Thinking about it more, I decided it needed to be two games.

  • One is going to properly be Valiant Horizon Tactics: this one’s more explicitly like VH. “Equipment” is those Standards/Powers/etc, no simultaneous resolution (instead do it like REAP where the player flatly acts first and it’s much more offense-heavy), and other ideas I didn’t get to yet because that’s not why we’re talking about this, but the idea is that it’ll be more like the original VH: more transient, less long-term exploration type stuff.
  • The other one is why we’re talking about this: take that big list of stuff above, shove it into a more “standard” fantasy setup, and expand on those ideas.
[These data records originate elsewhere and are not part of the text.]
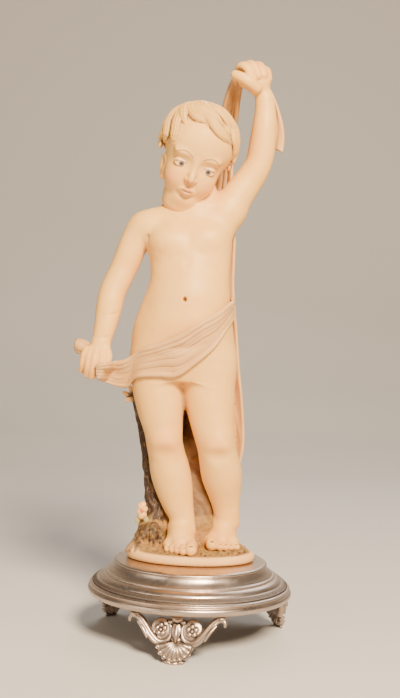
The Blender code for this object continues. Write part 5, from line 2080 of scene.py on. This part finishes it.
@dataclass
class Finishes:
    """Every finish of the object."""

    effects: Effects
    skin: Colour = (0.87, 0.495, 0.135)
    ivory: Colour = (0.80, 0.425, 0.10)
    # the dark brown of the washes and of the painted shade in the hollows
    wash_and_shade: Colour = (0.13, 0.052, 0.016)
    flush: Colour = (0.80, 0.30, 0.085)

    def body(self) -> Bisque:
        """The bare skin."""
        return Bisque("Bisque skin", self.effects, self.skin, self.ivory, self.wash_and_shade, 0.75, flush=self.flush)

    def head(self, head: BoyHead) -> Bisque:
        """The painted head."""
        return Bisque(
            # the darker brown in this call is the head's colour for washes and painted shade
            "Bisque head", self.effects, self.skin, self.ivory, (0.24, 0.115, 0.040), 0.70, flush=self.flush,
            hair=(0.80, 0.445, 0.105), lips=(0.52, 0.17, 0.10), features=painted_features(head))

    def cloth(self) -> Bisque:
        """The cast cloth."""
        return Bisque(
            "Bisque cloth", self.effects, (0.76, 0.44, 0.17), (0.66, 0.36, 0.12), self.wash_and_shade, 0.95, 0.5,
            flush=(0.30, 0.135, 0.030))

    def ground(self) -> tuple[Bisque, ...]:
        """The base, the petals, the flower's middle and its leaves."""
        return (
            # the darkest brown in this call is the ground's colour for washes and painted shade
            Bisque("Painted ground", self.effects, (0.88, 0.52, 0.20), (0.80, 0.44, 0.15), (0.06, 0.026, 0.010), 1.0,
                   0.66, 0.0, ground=((0.25, 0.105, 0.018), (0.18, 0.102, 0.022), (0.042, 0.021, 0.011))),
            Bisque("Petal glaze", self.effects, (0.86, 0.54, 0.19), (0.82, 0.42, 0.13), self.wash_and_shade, 1.0, 0.5),
            Bisque("Flower middle glaze", self.effects, (0.66, 0.16, 0.05), (0.56, 0.12, 0.04), self.wash_and_shade, 0.7, 0.5),
            Bisque("Leaf glaze", self.effects, (0.40, 0.34, 0.12), (0.30, 0.26, 0.09), self.wash_and_shade, 0.8, 0.45))

    def stand(self) -> AgedSilver:
        """The turned metal."""
        return AgedSilver("Aged silvered metal", (0.54, 0.43, 0.355), (0.018, 0.011, 0.008), 0.26, 1.0)

    def feet(self) -> AgedSilver:
        """The cast metal."""
        return AgedSilver("Cast silvered metal", (0.50, 0.385, 0.30), (0.025, 0.015, 0.010), 0.26, 1.0)


def main() -> None:
    """Build the figurine, its stand and feet, and set the photograph's view."""
    logging.basicConfig(level=logging.INFO, format="%(name)s: %(message)s")
    began = time.perf_counter()
    Viewpoint().set_up()
    Studio().set_up()
    finishes = Finishes(Effects(wash_and_painted_shade(), painted_spot(), painted_stroke(), fired_surface()))
    head, boy, drapery, ground = BoyHead(), BoyBody(), Drapery(), Groundwork()
    stand, feet = RoundStand(), ShellFeet()
    body_piece, head_piece = boy.build(), head.build()
    cloths, ground_pieces = drapery.build(boy), ground.build()
    stand_pieces, foot_pieces = stand.build(), feet.build()
    LOG.info("built after %.0f s", time.perf_counter() - began)
    boy.dress(body_piece, finishes.body())
    head.dress(head_piece, finishes.head(head))
    drapery.dress(cloths, boy, finishes.cloth())
    ground.dress(ground_pieces, finishes.ground())
    stand.dress(stand_pieces, finishes.stand())
    feet.dress(foot_pieces, finishes.feet())
    LOG.info("dressed after %.0f s", time.perf_counter() - began)


if __name__ == "__main__":
    main()
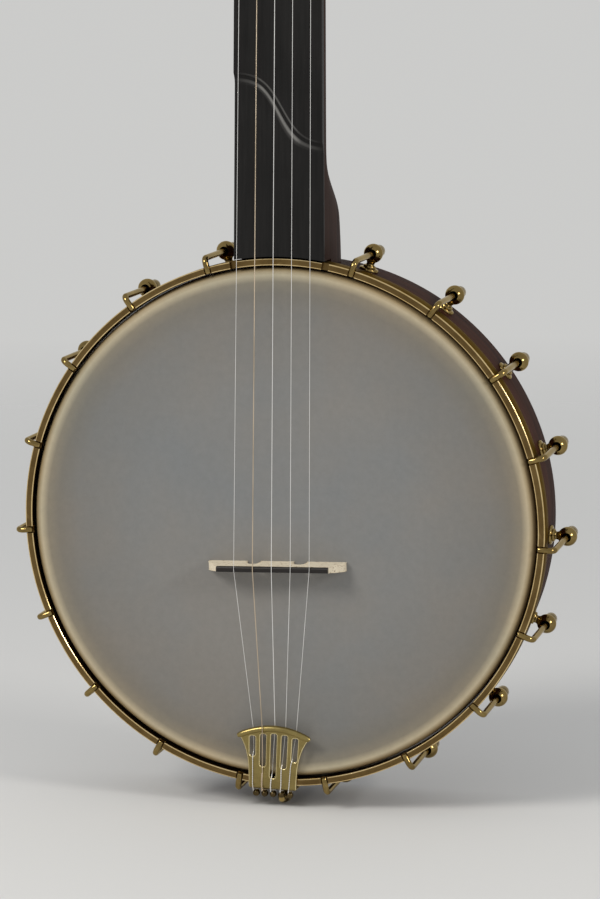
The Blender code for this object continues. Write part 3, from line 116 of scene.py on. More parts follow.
def wood_grain():
    """Growth bands, long fibres and open pores that run along the Z axis."""
    group, way_in, way_out = effect(
        "wood grain",
        [("Vector", "NodeSocketVector", None), ("Early wood", "NodeSocketColor", (0.2, 0.1, 0.05, 1)),
         ("Late wood", "NodeSocketColor", (0.1, 0.05, 0.02, 1)), ("Pores", "NodeSocketColor", (0, 0, 0, 1)),
         ("Band scale", "NodeSocketFloat", 60.0), ("Pore depth", "NodeSocketFloat", 0.5)],
        [("Color", "NodeSocketColor"), ("Height", "NodeSocketFloat"), ("Shine", "NodeSocketFloat")])
    seat = way_in.outputs
    long = stretched(group, seat["Vector"], (1.0, 1.0, 0.05))
    fibres = stretched(group, seat["Vector"], (1.0, 1.0, 0.02))
    bands = place(group, "ShaderNodeTexNoise", [(0, long), (2, seat["Band scale"]), (3, 4.0), (4, 0.6),
                                                (8, 1.2)]).outputs[0]
    fine = noise(group, fibres, 1500.0, 3.0, 0.7)
    pores = noise(group, fibres, 780.0, 2.0)
    tone = mix(group, ramp(group, bands, [(0.36, 0.0), (0.64, 1.0)]), seat["Early wood"], seat["Late wood"])
    haired = mix(group, 1.0, tone, ramp(group, fine, [(0.3, 0.72), (0.7, 1.0)]), "MULTIPLY")
    depth = sums(group, "MULTIPLY", ramp(group, pores, [(0.60, 0.0), (0.70, 1.0)]), seat["Pore depth"])
    group.links.new(mix(group, depth, haired, seat["Pores"]), way_out.inputs["Color"])
    height = sums(group, "SUBTRACT", sums(group, "MULTIPLY", fine, 0.25), depth)
    group.links.new(height, way_out.inputs["Height"])
    group.links.new(sums(group, "MULTIPLY", depth, 0.25), way_out.inputs["Shine"])
    return group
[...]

There’s also a few things I’m probably not bringing back immediately in either iteration:

  • Quick vs Normal vs Slow actions. (Well I guess the proper VHT described above effectively has action priority in the same way that REAP would, but it’s different.) It’s a neat idea but the process flow needs more extra steps than I’d like and I started having to think about things like order of operations and edge cases in resolution (can a Block be slow? Can a Move be slow? When is the target of a Slow Strike declared?) and I realized this was starting to become a red vs blue function kind of thing. So instead of being a core mechanic that comes up a lot, this can just be something that slips in as a keyword now and then and complicates things situationally.
  • Invoke as a thing equipment can do to use Powers, Spells, that kind of external-to-equipment Ability. Instead of taking an action that in turn takes an action, I just want to do the thing directly. (Also this makes certain object relations really weird - more on this later.) I might want things to interface with Powers/Spells somewhat but probably not in that particular way.
  • I’m still not 100% sure what I want to do with in-combat consumables. Souls games are kind of weird about them in a way that I don’t want to replicate. Nobody ever uses shit if it feels like you can run out and it can be wasted on a boss fight!

As we’ll see though, I’m bringing back some stuff I left behind before.

Call the Healthless ambulance (but not for me!) #

Now, one thing I really wanted to keep thinking about in this space was the idea of healthlessness (as described in Devlog #1). Both enemies and players have no tracked health. The original idea was a kind of experiment in it. Did that experiment work and do I want to keep going with it?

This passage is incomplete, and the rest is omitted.